A rotely formulaic good-kid-falls-in-with-the-bad-crowd thriller, Brad Furman’s Runner Runner aspires to become another Wall Street but the script (from Rounders scribes Brian Koppelman & David Levien) is so generic and predictable that the film barely manages a pulse. Some slick filmmaking, a brisk pace, and short running time save it from being a total disaster.
Runner Runner is set in the world of online gambling (its title a Texas Hold ‘Em term referring to making a backdoor hand off of the turn and the river), where Princeton whiz kid Richie Furst (Justin Timberlake) puts himself through college by promoting gambling sites to his classmates; a Wall Street trader before the economic collapse, Richie’s previous high earnings make him ineligible for financial aid.
But after the dean puts a kibosh on his campus money making, Richie puts it all on the line… and promptly loses his entire bank account playing poker on Midnight Black. But things didn’t seem right; after some careful analysis, Richie determines his competitors just had to have been cheating, and he’s got the numbers to back that up.
His plan for getting back on track? Travelling to Midnight Black headquarters in Costa Rica, finagling his way into their affiliates’ party, and confronting founder Ivan Block (Ben Affleck) with his findings. Surely Block – living in exile and conducting business abroad due to an FBI investigation into his shady practices – will lend a helping hand.
As Richie falls in with Block and his less-than-legitimate enterprise, we know exactly where the rest of this is going (hasn’t he seen any of these movies?) Runner Runner’s formula dates back not only to Wall Street, but back to 1930s drug and gangster flicks (coincidentally, the day before catching this I was watching 1944’s I Accuse My Parents, which followed the same exact formula down to a T).
But where Wall Street’s Gordon Gekko was a fascinating, morally ambiguous characterization of all things capitalism, Runner Runner’s Ivan Block is a simple-minded thug. Not only does strict adherence to formula mean that we’re several steps ahead of Richie throughout the film, but we’re also incredulous that he could fall in with this guy in the first place. Isn’t this Princeton student supposed to be smart?
Still, what little fun Runner Runner has to offer is watching Affleck – coming off the Oscar-winning Argo, and recently cast as Bruce Wayne in the upcoming Batman vs. Superman – slumming it here as a one-dimensional sleazeball. The film just barely starts to come alive when he’s on screen, which unfortunately isn’t enough.
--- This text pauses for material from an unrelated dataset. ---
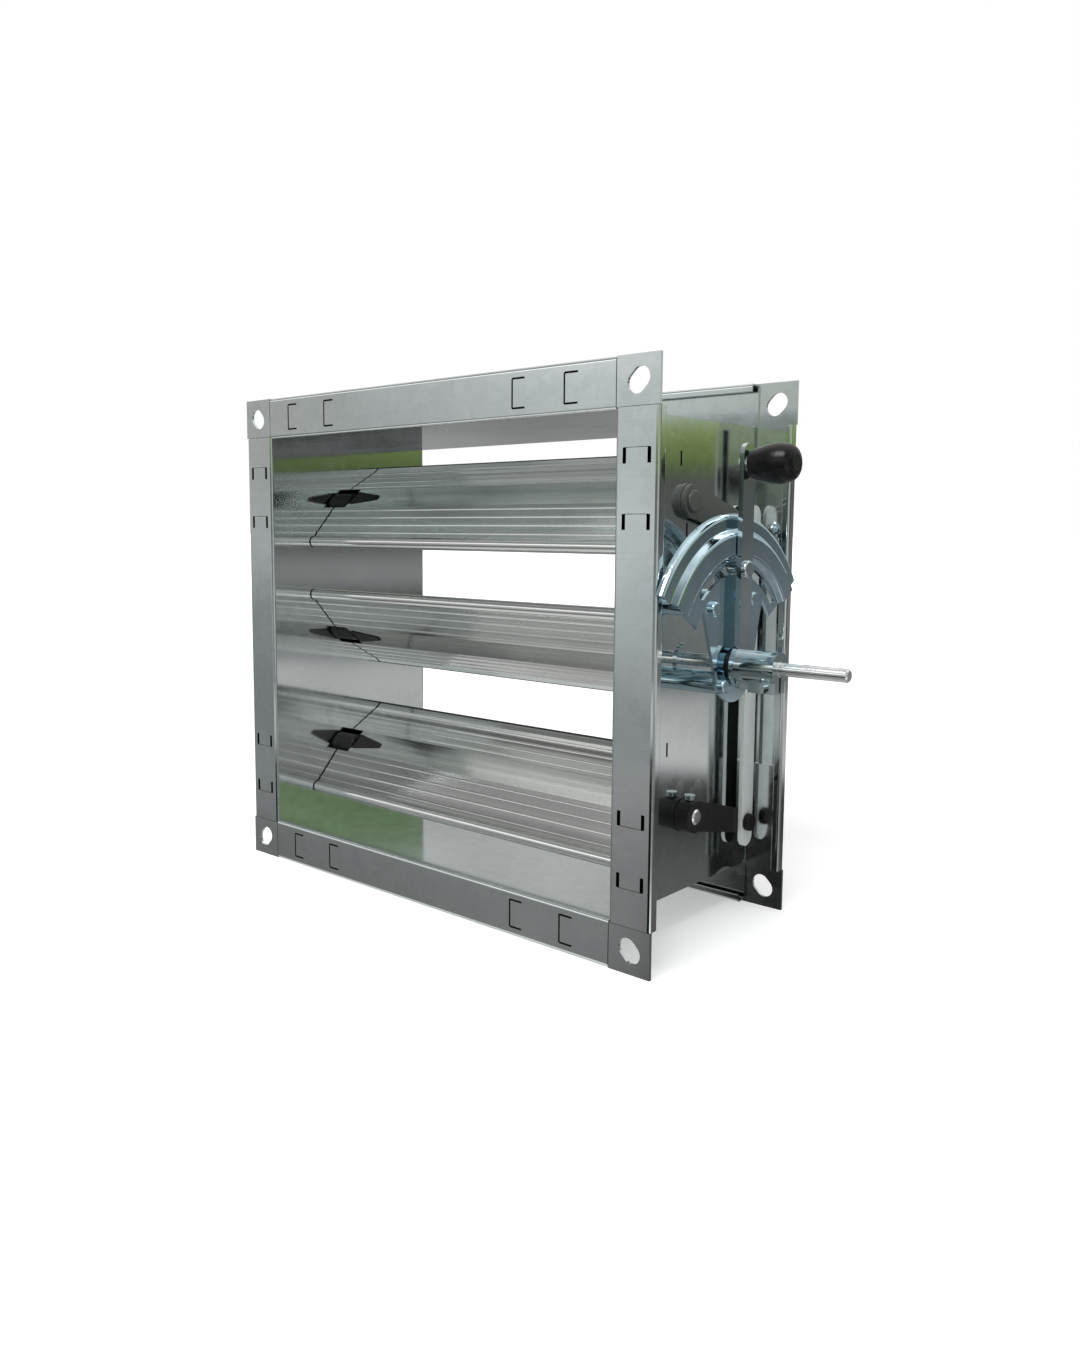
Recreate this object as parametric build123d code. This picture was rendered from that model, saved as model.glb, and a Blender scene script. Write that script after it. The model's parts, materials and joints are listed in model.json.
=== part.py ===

An obligatory love interest is played by the ravishing Gemma Arterton. As Rebecca, a hopelessly cliché cardboard cutout (formerly romantically involved with Block, she now works with him to manipulate Richie, who she begins to develop feelings for), Arterton has little to work with – and zero chemistry with Timberlake. The romance angle here feels especially arbitrary.
In underwritten supporting roles, Anthony Mackie plays an FBI agent on Block’s trail, while John Heard stars as Richie’s gambling-addicted father. Bob Gunton and David Costabile (Breaking Bad) show up in single scenes as the Dean of Princeton and a hustled professor, respectively.
The exotic setting helps keep things interesting, and cinematography by Mauro Fiore (Avatar) captures both the beauty and grit of the locale even if the screenplay shies away from contrasting Block’s indulgent lifestyle with his less-fortunate neighbors. Puerto Rico stood in for Costa Rica during filming.
Director Furman previously made the surprisingly deft The Lincoln Lawyer, which began Matthew McConaughey’s career resurgence, and does what he can here: the polished presentation and a quick pace keeps Runner Runner from wearing out its welcome. But there’s only so much that could have been done with the paint-by-numbers script.